Richard Laurent Ombga relève la résistance religieuse dans les ouvrages des Camerounais Mongo Beti et René Philombe. Il a noté aussi le « fétichisme déguisé » du christianisme, souligné par Charly Gabriel Mbock dans son roman La Croix du coeur. Mahougnon Kakpo a analysé les romans d'Olympe Bhély-Quenum, et en particulier la résistance culturelle du vaudou dans Le Chant du lac. Dominique Ranaivoson examine l’aspect antichrétien des révoltes malgaches de 1904 et 1905 et Denise Coussy retrace l'itinéraire du Kenyan Ngugi wa Thiong'o. Ses romans, dit-elle, remettent en question la religion chrétienne imposée : ainsi dans Matisari, l'auteur imagine Jésus faisant de l'auto-stop. Jean Sevry s'est penché sur les cultes syncrétiques d'Afrique du Sud à travers les romans de Sarah Gertrude Millin, Mike Nicol et Zakes Vida. Richard Samin met en perspective l'histoire de Nsikana, le premier Noir sud-africain converti au christianisme en pays xhosa au début du XIX° siècle.

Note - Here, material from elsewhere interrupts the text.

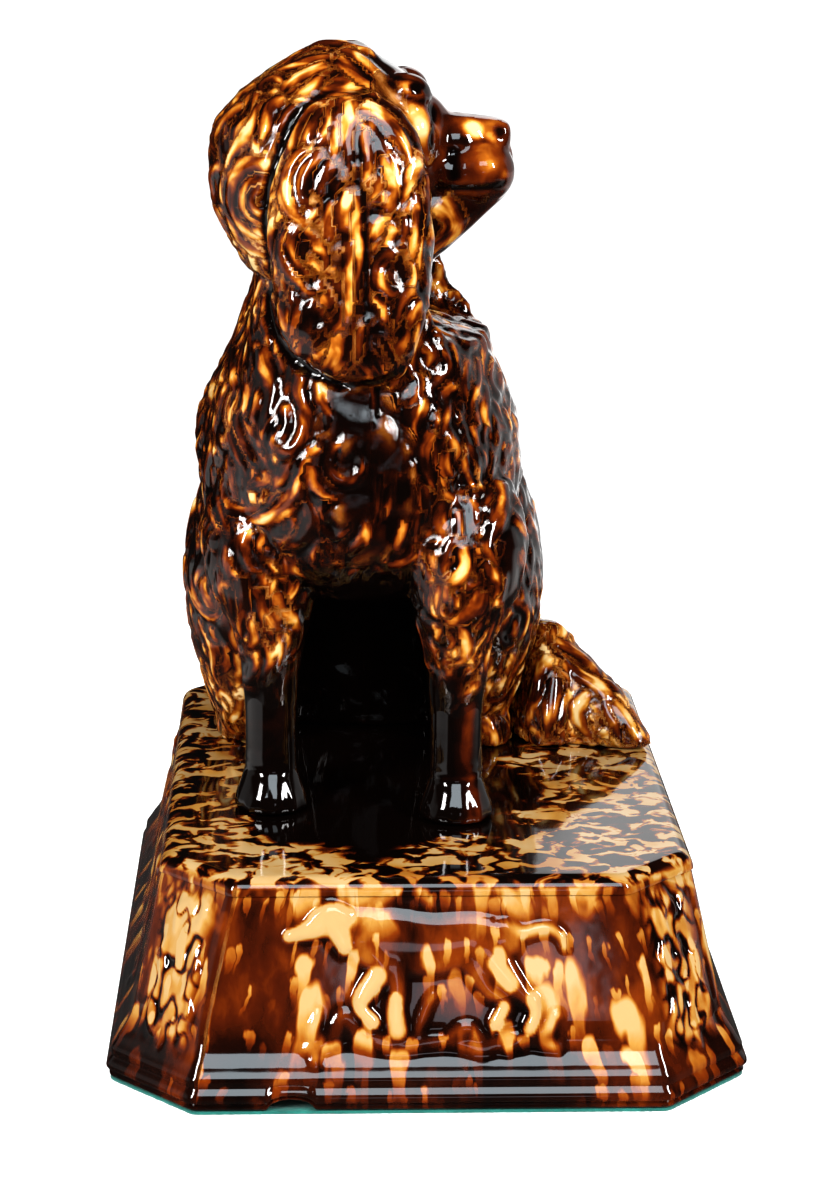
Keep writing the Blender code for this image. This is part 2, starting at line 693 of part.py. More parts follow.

Gilles Danroc évoque la figure emblématique de Las Casas et Jean François Zorn la « littérature antiesclavagiste » de B.S. Frossard et de Guillaume de Félice, dont les ouvrages datent respectivement de 1789 et 1846. Daniel Delas relève le « progressisme » de Jacques Roumain face au vaudou haïtien. Enfin, Kusum Aggarval compare les « regards croisés » de Mongo Beti et V.S. Naipaul sur le christianisme et l'islam en Afrique.